▶ _Exercise details_
Reproduce each line of the listing exactly.

▶ _Dataset section_
☆ ☆ ☆ ☆ ☆
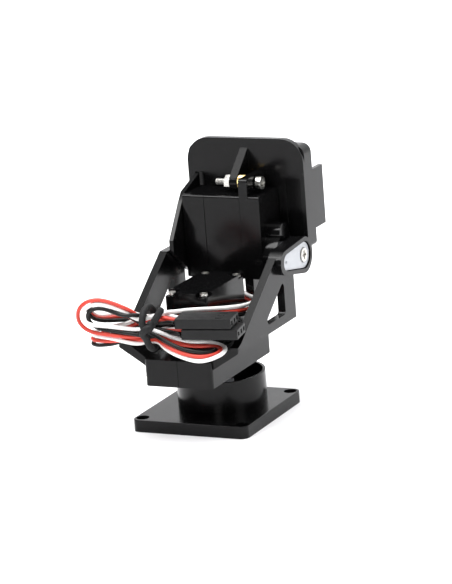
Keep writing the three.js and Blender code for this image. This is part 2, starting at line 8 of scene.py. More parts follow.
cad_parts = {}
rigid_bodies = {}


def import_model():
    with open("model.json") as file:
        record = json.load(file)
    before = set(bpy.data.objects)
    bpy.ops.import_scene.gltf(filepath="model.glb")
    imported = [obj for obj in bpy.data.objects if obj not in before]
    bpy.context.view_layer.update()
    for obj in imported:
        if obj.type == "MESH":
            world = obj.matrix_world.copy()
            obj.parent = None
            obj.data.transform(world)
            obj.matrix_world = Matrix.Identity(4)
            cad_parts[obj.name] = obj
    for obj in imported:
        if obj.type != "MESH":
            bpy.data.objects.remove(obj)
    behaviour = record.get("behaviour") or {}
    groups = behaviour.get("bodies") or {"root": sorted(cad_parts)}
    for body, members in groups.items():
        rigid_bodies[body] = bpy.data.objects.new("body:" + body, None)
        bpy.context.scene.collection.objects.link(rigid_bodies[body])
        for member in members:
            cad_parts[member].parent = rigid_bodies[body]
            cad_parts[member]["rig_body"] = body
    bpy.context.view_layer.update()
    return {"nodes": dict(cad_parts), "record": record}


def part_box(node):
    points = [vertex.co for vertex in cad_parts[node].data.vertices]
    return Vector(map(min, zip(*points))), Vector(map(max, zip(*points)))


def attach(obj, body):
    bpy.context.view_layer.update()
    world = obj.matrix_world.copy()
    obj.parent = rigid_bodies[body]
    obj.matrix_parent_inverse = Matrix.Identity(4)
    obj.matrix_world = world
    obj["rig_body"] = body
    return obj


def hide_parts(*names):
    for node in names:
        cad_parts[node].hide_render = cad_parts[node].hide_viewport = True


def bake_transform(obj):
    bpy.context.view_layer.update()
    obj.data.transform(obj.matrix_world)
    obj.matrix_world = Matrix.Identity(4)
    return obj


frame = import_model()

NODES = frame["nodes"]
SLOTS = {part["node"]: part["material_slot"] for part in frame["record"]["subparts"]}
MM = 0.001

# ---- Sizes, in millimetres unless a name says otherwise ------------------------------------
PAN_Y = 3.65                       # the pan axis, towards +Y from the base's centre
HANK = Vector((-6.0, -25.3 + PAN_Y, 30.2))     # the hank's own frame: u right, v up, w away
HANK_TURN = 0.18                   # radians about Z
WIRE = 1.06                        # diameter of one insulated wire
PITCH = 1.09                       # spacing of the three wires of a ribbon
PLUG_PITCH = 2.54
PLUG = {"length": 15.0, "half": 3.9, "height": 2.6, "lip": 0.1}     # lip: room before its wire end
PAN_PLUG = (7.6, 1.0, -1.1)        # u, v, w of its bottom edge where the wires enter
TILT_PLUG = (9.2, -1.9, -1.1)

# How far the edges are rounded.
EDGE = 0.4
SERVO_EDGE = 0.45
COVER_EDGE = 0.3
FINE_EDGE = 0.15
SCREW_EDGE = 0.07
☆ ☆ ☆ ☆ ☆
▶ _Answer below_
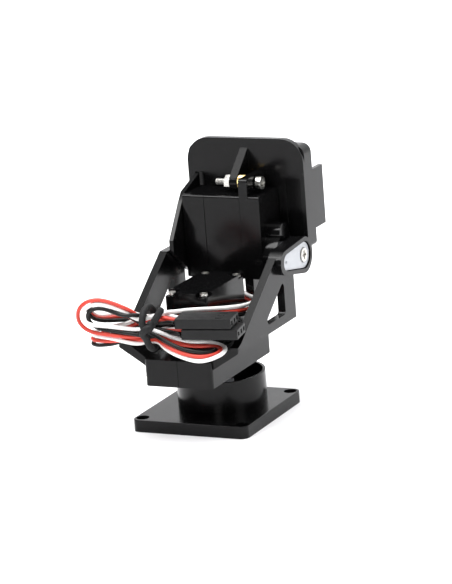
Keep writing the three.js and Blender code for this image. This is part 2, starting at line 8 of scene.py. More parts follow.
cad_parts = {}
rigid_bodies = {}


def import_model():
    with open("model.json") as file:
        record = json.load(file)
    before = set(bpy.data.objects)
    bpy.ops.import_scene.gltf(filepath="model.glb")
    imported = [obj for obj in bpy.data.objects if obj not in before]
    bpy.context.view_layer.update()
    for obj in imported:
        if obj.type == "MESH":
            world = obj.matrix_world.copy()
            obj.parent = None
            obj.data.transform(world)
            obj.matrix_world = Matrix.Identity(4)
            cad_parts[obj.name] = obj
    for obj in imported:
        if obj.type != "MESH":
            bpy.data.objects.remove(obj)
    behaviour = record.get("behaviour") or {}
    groups = behaviour.get("bodies") or {"root": sorted(cad_parts)}
    for body, members in groups.items():
        rigid_bodies[body] = bpy.data.objects.new("body:" + body, None)
        bpy.context.scene.collection.objects.link(rigid_bodies[body])
        for member in members:
            cad_parts[member].parent = rigid_bodies[body]
            cad_parts[member]["rig_body"] = body
    bpy.context.view_layer.update()
    return {"nodes": dict(cad_parts), "record": record}


def part_box(node):
    points = [vertex.co for vertex in cad_parts[node].data.vertices]
    return Vector(map(min, zip(*points))), Vector(map(max, zip(*points)))


def attach(obj, body):
    bpy.context.view_layer.update()
    world = obj.matrix_world.copy()
    obj.parent = rigid_bodies[body]
    obj.matrix_parent_inverse = Matrix.Identity(4)
    obj.matrix_world = world
    obj["rig_body"] = body
    return obj


def hide_parts(*names):
    for node in names:
        cad_parts[node].hide_render = cad_parts[node].hide_viewport = True


def bake_transform(obj):
    bpy.context.view_layer.update()
    obj.data.transform(obj.matrix_world)
    obj.matrix_world = Matrix.Identity(4)
    return obj


frame = import_model()

NODES = frame["nodes"]
SLOTS = {part["node"]: part["material_slot"] for part in frame["record"]["subparts"]}
MM = 0.001

# ---- Sizes, in millimetres unless a name says otherwise ------------------------------------
PAN_Y = 3.65                       # the pan axis, towards +Y from the base's centre
HANK = Vector((-6.0, -25.3 + PAN_Y, 30.2))     # the hank's own frame: u right, v up, w away
HANK_TURN = 0.18                   # radians about Z
WIRE = 1.06                        # diameter of one insulated wire
PITCH = 1.09                       # spacing of the three wires of a ribbon
PLUG_PITCH = 2.54
PLUG = {"length": 15.0, "half": 3.9, "height": 2.6, "lip": 0.1}     # lip: room before its wire end
PAN_PLUG = (7.6, 1.0, -1.1)        # u, v, w of its bottom edge where the wires enter
TILT_PLUG = (9.2, -1.9, -1.1)

# How far the edges are rounded.
EDGE = 0.4
SERVO_EDGE = 0.45
COVER_EDGE = 0.3
FINE_EDGE = 0.15
SCREW_EDGE = 0.07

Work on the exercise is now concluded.